Optional keyword arguments that allow to modify the set of ontology labels being used:
- `sel_onts` &ndash; ontology labels that are to be depicted in the final pie chart, a list of string values. Default value: `None` (depict all ontology labels ordered in a descending order with respect to the number of results linked to them).
- `skip_onts` &ndash; ontology labels that are <u>not</u> to be depicted in the final pie chart, a list of string values. Default value: `None` (do not skip any ontology label).
- `min_size` &ndash; a minimal count of results (rows from the filtered `dge_df`) assigned to an ontology label that are required for the label to be depicted in the final pie chart, an integer value. Default value: `0` (depict all ontology labels).

Optional keyword arguments that allow to modify the formatting of the final pie chart figure and axes:
- `fig_w` &ndash; Matplotlib Figure width in inches, a float value. Default value: `10.0`.
- `fig_h` &ndash; Matplotlib Figure height in inches, a float value. Default value: `3.0`.
- `dpi` &ndash; Matplotlib Figure resolution in DPI (dots per inch), a float value. Default value: `150.0`.
- `xmin` &ndash; the lower limit value for the X axis, a float value. Default value: `-2.5`.
- `xmax` &ndash; the upper limit value for the X axis, a float value. Default value: `2.5`.

Optional keyword arguments that allow to modify the formatting of the final pie chart elements:
- `pie_r` &ndash; the radius of the pie chart scaffold circle, a float value. Default value: `0.30`. 
- `scale` &ndash; general scale factor, a float value. Change to increase or decrease the relative wedge radial sizes, especially if inner parts pass through the middle of the chart. Default value: `0.03`.
- `angle_offset` &ndash; the angle offset for placing wedges on the scaffold circle in degrees (0.0 - 360.0), a float value. By default the third wedge/slice starts at 12:00 o'clock, top center, which seems to be optimal for size-ordered slices. Default value: `0.0`.
- `margin` &ndash; margin between each wedge and the number of cases as well as that number and the terminal part of the connector that join a wedge and a label, a float value. Default value: `0.03`.
- `label_at` &ndash; the X coordinate at which ontology (wedge) labels are left-aligned on the right side of the pie chart, or -X at which ontology (wedge) labels are right-aligned on the left side of the pie chart, a float value. Change it to bring labels closer or move further from the pie chart. Default value: `0.70`.
- `label_height` &ndash; the vertical span a label is assumed to occupy, a float value. Change to increase or decrease the vertical spacing between adjacent labels, especially in case of overlapping labels. Default value: `0.08`.
- `label_font` &ndash; the font size for ontology labels, a float value. Default value: `8.5`.
- `num_font` &ndash; the font size for numbers of results, a float value Default value: `6.0`.
- `scale_bar_label` &ndash; A label that appears above the scale bar, a string value. Default value: `'Log$_{2}$ fold change'`,
- `sbar_font` &ndash; The scale bar font size, a float value. Default value: `8.0`.
- `max_fold` &ndash; the maximum fold change value for the fold scale, a float value. If None, it is set automatically to the highest absolute fold value. Set it manually if you want to generate charts that depict results in a fixed scale. Default value: `None` (automatic scale).

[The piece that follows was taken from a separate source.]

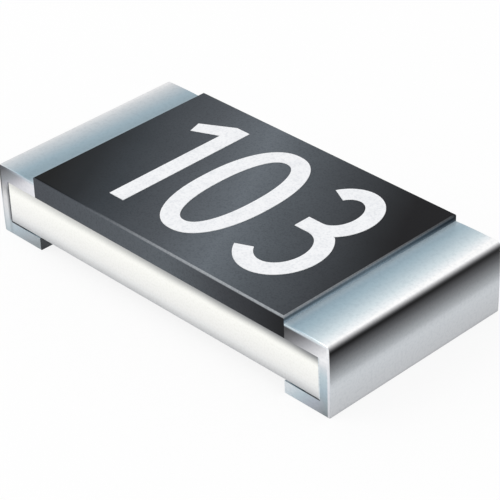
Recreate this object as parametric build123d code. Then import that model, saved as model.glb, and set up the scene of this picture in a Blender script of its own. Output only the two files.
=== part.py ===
"""Thick-film chip resistor, 3216 metric case, in millimetres.

The chip lies along X, its solder lands rest on the XY plane and Z points up. The origin
is the centre of its footprint. Every layer is built outwards from the ceramic block, and
each one is cut by the layers below it, so neighbours meet face to face.
"""

from build123d import *
import os

# Outline of the finished chip
LENGTH = 3.20
WIDTH = 1.60
CERAMIC_THICKNESS = 0.32

# Wrap-around terminals: how far the arms reach in from the end, and how thick the skins are
TOP_ARM = 0.39
BOTTOM_ARM = 0.40
TIN_THICKNESS = 0.06
TIN_SIDE_THICKNESS = 0.03
NICKEL_THICKNESS = 0.03
END_ELECTRODE_THICKNESS = 0.01
TOP_LAP = 0.18
BOTTOM_LAP = 0.12
SWELL = 0.008
CORNER_RADIUS = 0.03
EDGE_RADIUS = 0.012

# Printed electrodes on the ceramic
TOP_PAD_THICKNESS = 0.02
BOTTOM_PAD_THICKNESS = 0.01
PAD_SIDE_MARGIN = 0.08
PAD_UNDER_COAT = 0.26

# Resistive film, glass undercoat and the laser's trim cut
FILM_THICKNESS = 0.012
FILM_SIDE_MARGIN = 0.16
FILM_LAP = 0.10
GLASS_THICKNESS = 0.015
GLASS_MARGIN = 0.06
KERF = 0.03
TRIM_START = 0.30
TRIM_PLUNGE = 0.62
TRIM_LEG = 0.40

# Overcoat
COAT_STANDS_PROUD = 0.045
COAT_EDGE_RADIUS = 0.012

# Levels and stations that follow from the sizes above
CERAMIC_BOTTOM = TIN_THICKNESS + NICKEL_THICKNESS + END_ELECTRODE_THICKNESS + BOTTOM_PAD_THICKNESS
CERAMIC_TOP = CERAMIC_BOTTOM + CERAMIC_THICKNESS
PAD_TOP = CERAMIC_TOP + TOP_PAD_THICKNESS
PAD_BOTTOM = CERAMIC_BOTTOM - BOTTOM_PAD_THICKNESS
NICKEL_TOP = PAD_TOP + END_ELECTRODE_THICKNESS + NICKEL_THICKNESS
TERMINAL_TOP = NICKEL_TOP + TIN_THICKNESS
COAT_TOP = TERMINAL_TOP + COAT_STANDS_PROUD

HALF_LENGTH = LENGTH / 2
HALF_WIDTH = WIDTH / 2
NICKEL_END = HALF_LENGTH - TIN_THICKNESS
ELECTRODE_END = NICKEL_END - NICKEL_THICKNESS
CERAMIC_END = ELECTRODE_END - END_ELECTRODE_THICKNESS
TOP_ARM_TIP = HALF_LENGTH - TOP_ARM
BOTTOM_ARM_TIP = HALF_LENGTH - BOTTOM_ARM
NICKEL_BOTTOM_TIP = BOTTOM_ARM_TIP + TIN_THICKNESS
BOTTOM_PAD_TIP = NICKEL_BOTTOM_TIP + NICKEL_THICKNESS
TOP_PAD_TIP = TOP_ARM_TIP - PAD_UNDER_COAT
FILM_END = TOP_PAD_TIP + FILM_LAP
GLASS_END = FILM_END + GLASS_MARGIN

PAD_HALF_WIDTH = HALF_WIDTH - PAD_SIDE_MARGIN
FILM_HALF_WIDTH = HALF_WIDTH - FILM_SIDE_MARGIN
GLASS_HALF_WIDTH = FILM_HALF_WIDTH + GLASS_MARGIN
NICKEL_HALF_WIDTH = HALF_WIDTH - TIN_SIDE_THICKNESS


def block(x_low, x_high, y_low, y_high, z_low, z_high):
    """Box between two corners."""
    box = Box(x_high - x_low, y_high - y_low, z_high - z_low, align=(Align.MIN,) * 3)
    return Pos(x_low, y_low, z_low) * box


def band(x_low, x_high, half_width, z_low, z_high):
    """Box centred across the chip."""
    return block(x_low, x_high, -half_width, half_width, z_low, z_high)


def make_ceramic():
    """Alumina block that carries everything."""
    return band(-CERAMIC_END, CERAMIC_END, HALF_WIDTH, CERAMIC_BOTTOM, CERAMIC_TOP)


def make_top_electrode():
    """Printed pad on the ceramic's top, from its end to beneath the overcoat."""
    return band(TOP_PAD_TIP, CERAMIC_END, PAD_HALF_WIDTH, CERAMIC_TOP, PAD_TOP)


def make_bottom_electrode():
    """Printed pad on the ceramic's underside."""
    return band(BOTTOM_PAD_TIP, CERAMIC_END, PAD_HALF_WIDTH, PAD_BOTTOM, CERAMIC_BOTTOM)


def make_end_electrode(core):
    """Thin layer over the ceramic's end that laps onto the pads above and below it."""
    thickness = END_ELECTRODE_THICKNESS
    lap_half_width = PAD_HALF_WIDTH + thickness
    end_wall = band(CERAMIC_END, ELECTRODE_END, HALF_WIDTH, CERAMIC_BOTTOM - thickness, CERAMIC_TOP)
    top_lap = band(CERAMIC_END - TOP_LAP, ELECTRODE_END, PAD_HALF_WIDTH, CERAMIC_TOP, PAD_TOP + thickness)
    bottom_lap = band(
        CERAMIC_END - BOTTOM_LAP, ELECTRODE_END, lap_half_width, PAD_BOTTOM - thickness, CERAMIC_BOTTOM
    )
    bottom_skirt = band(
        CERAMIC_END - BOTTOM_LAP, ELECTRODE_END, HALF_WIDTH, CERAMIC_BOTTOM - thickness, CERAMIC_BOTTOM
    )
    return end_wall + top_lap + bottom_lap + bottom_skirt - core


def make_nickel_barrier(core):
    """Nickel skin over the end electrode and pads, closed in by the tin at its sides."""
    top_arm = band(TOP_ARM_TIP, NICKEL_END, NICKEL_HALF_WIDTH, CERAMIC_TOP, NICKEL_TOP)
    end_wall = band(CERAMIC_END, NICKEL_END, NICKEL_HALF_WIDTH, TIN_THICKNESS, NICKEL_TOP)
    bottom_arm = band(NICKEL_BOTTOM_TIP, NICKEL_END, NICKEL_HALF_WIDTH, TIN_THICKNESS, CERAMIC_BOTTOM)
    return top_arm + end_wall + bottom_arm - core


def is_outer(edge):
    """Whether an edge of a terminal's side runs round its outside and not round the ceramic."""
    middle = edge.center()
    return (
        middle.X > HALF_LENGTH - CORNER_RADIUS
        or middle.Z > TERMINAL_TOP - CORNER_RADIUS
        or middle.Z < CORNER_RADIUS
    )


def make_terminal():
    """Whole terminal: a C with a slightly swollen top and end and a flat underside."""
    shoulder = (TOP_ARM_TIP, TERMINAL_TOP - SWELL)
    top_crest = ((TOP_ARM_TIP + HALF_LENGTH) / 2, TERMINAL_TOP)
    top_corner = (HALF_LENGTH - SWELL, TERMINAL_TOP - SWELL)
    end_crest = (HALF_LENGTH, TERMINAL_TOP / 2)
    bottom_corner = (HALF_LENGTH - SWELL, 0)
    with BuildPart() as terminal:
        with BuildSketch(Plane.XZ):
            with BuildLine():
                TangentArc(top_crest, shoulder, tangent=(-1, 0))
                TangentArc(top_crest, top_corner, tangent=(1, 0))
                TangentArc(end_crest, top_corner, tangent=(0, 1))
                TangentArc(end_crest, bottom_corner, tangent=(0, -1))
                Polyline(
                    bottom_corner,
                    (BOTTOM_ARM_TIP, 0),
                    (BOTTOM_ARM_TIP, CERAMIC_BOTTOM),
                    (CERAMIC_END, CERAMIC_BOTTOM),
                    (CERAMIC_END, CERAMIC_TOP),
                    (TOP_ARM_TIP, CERAMIC_TOP),
                    shoulder,
                )
            make_face()
        extrude(amount=HALF_WIDTH, both=True)
        across = terminal.edges().filter_by(Axis.Y)
        end_edges = across.filter_by_position(Axis.X, ELECTRODE_END, HALF_LENGTH).sort_by(Axis.Z)
        fillet([end_edges[0], end_edges[-1]], radius=CORNER_RADIUS)
        sides = terminal.faces().filter_by(Axis.Y)
        fillet(sides.edges().filter_by(is_outer), radius=EDGE_RADIUS)
    return terminal.part


def trim_cut(z_low, z_high):
    """L-shaped track of the laser, in from one long side and then along the film."""
    turn_y = TRIM_PLUNGE - FILM_HALF_WIDTH
    plunge = block(TRIM_START - KERF, TRIM_START, -HALF_WIDTH, turn_y, z_low, z_high)
    leg = block(TRIM_START - TRIM_LEG, TRIM_START, turn_y - KERF, turn_y, z_low, z_high)
    return plunge + leg


def make_film(core, cut):
    """Resistive film between the top electrodes, stepping up onto both of them."""
    middle = band(-FILM_END, FILM_END, FILM_HALF_WIDTH, CERAMIC_TOP, CERAMIC_TOP + FILM_THICKNESS)
    step_start = TOP_PAD_TIP - FILM_THICKNESS
    step = band(step_start, FILM_END, FILM_HALF_WIDTH, CERAMIC_TOP, PAD_TOP + FILM_THICKNESS)
    return middle + step + mirror(step, about=Plane.YZ) - core - cut


def make_glass(core, cut):
    """Glass undercoat that follows the film's steps and overhangs it all round."""
    thickness = FILM_THICKNESS + GLASS_THICKNESS
    middle = band(-GLASS_END, GLASS_END, GLASS_HALF_WIDTH, CERAMIC_TOP, CERAMIC_TOP + thickness)
    step_start = TOP_PAD_TIP - thickness
    step = band(step_start, GLASS_END, GLASS_HALF_WIDTH, CERAMIC_TOP, PAD_TOP + thickness)
    return middle + step + mirror(step, about=Plane.YZ) - core - cut


def make_overcoat(core):
    """Black slab between the terminals that fills the trim cut and stands a little proud."""
    slab = band(-TOP_ARM_TIP, TOP_ARM_TIP, HALF_WIDTH, CERAMIC_TOP, COAT_TOP)
    slab = fillet(slab.faces().sort_by(Axis.Z)[-1].edges(), radius=COAT_EDGE_RADIUS)
    return slab - core


def both_ends(name, right):
    """Name a right-hand piece and its mirror image."""
    return {f"{name}_right": right, f"{name}_left": mirror(right, about=Plane.YZ)}


def make_chip():
    """Every piece of the chip by its node name."""
    ceramic = make_ceramic()
    top_electrode = make_top_electrode()
    bottom_electrode = make_bottom_electrode()
    printed = ceramic + top_electrode + bottom_electrode
    end_electrode = make_end_electrode(printed)
    nickel = make_nickel_barrier(printed + end_electrode)
    tin = make_terminal() - printed - end_electrode - nickel

    pads = top_electrode + mirror(top_electrode, about=Plane.YZ)
    cut = trim_cut(CERAMIC_TOP, COAT_TOP)
    film = make_film(pads, cut)
    glass = make_glass(pads + film, cut)
    overcoat = make_overcoat(pads + film + glass)

    return {
        "ceramic_substrate": ceramic,
        "resistive_film": film,
        "glass_undercoat": glass,
        "overcoat": overcoat,
        **both_ends("top_electrode", top_electrode),
        **both_ends("bottom_electrode", bottom_electrode),
        **both_ends("end_electrode", end_electrode),
        **both_ends("nickel_barrier", nickel),
        **both_ends("tin_plating", tin),
    }


os.makedirs("parts", exist_ok=True)
for name, piece in make_chip().items():
    export_step(piece, f"parts/{name}.step")
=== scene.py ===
"""Studio scene of a chip resistor: its finishes, its printed value and the light on it.

Lengths are in millimetres and angles in degrees. Pieces are shaped at that scale, at which the
mesh operators' own tolerances are fine enough for a part this small, and are brought to metres
once they are finished.
"""

import logging
import math
from collections.abc import Callable, Mapping, Sequence
from dataclasses import dataclass
from enum import Enum

import bmesh
import bpy
from mathutils import Matrix, Vector


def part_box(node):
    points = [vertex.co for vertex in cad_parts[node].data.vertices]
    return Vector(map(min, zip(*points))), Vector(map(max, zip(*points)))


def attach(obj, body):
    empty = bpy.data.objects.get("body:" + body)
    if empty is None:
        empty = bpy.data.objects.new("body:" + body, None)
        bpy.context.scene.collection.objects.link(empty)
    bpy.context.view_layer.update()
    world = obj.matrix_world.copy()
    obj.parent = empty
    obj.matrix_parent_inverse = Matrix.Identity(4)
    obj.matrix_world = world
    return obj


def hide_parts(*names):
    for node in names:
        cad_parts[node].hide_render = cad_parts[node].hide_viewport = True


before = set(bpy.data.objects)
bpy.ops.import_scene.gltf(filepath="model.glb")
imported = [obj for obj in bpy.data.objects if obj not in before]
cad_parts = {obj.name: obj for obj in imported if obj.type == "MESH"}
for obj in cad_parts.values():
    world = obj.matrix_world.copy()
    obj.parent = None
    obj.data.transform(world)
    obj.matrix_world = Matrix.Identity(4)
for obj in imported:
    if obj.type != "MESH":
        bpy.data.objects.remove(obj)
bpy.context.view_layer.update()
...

The function returns a tuple of six elements:
- `fin_df` &ndash; `dge_df` merged with `meta_df` on the index column, a Pandas DataFrame.
- `filt_df` &ndash; `fin_df` filtered with respect to `fold_th` and `fdr_th` that is used for GSEA, a Pandas DataFrame.
- `ont_df` &ndash; GSEA results for all ontology labels, a Pandas DataFrame.
- `fig` &ndash; Matplotlib Figure with the final pie chart.
- `ax` &ndash; Matplotlib Axes with the final pie chart.
- `ax_bar` &ndash; Matplitlib Axes with the scale bar.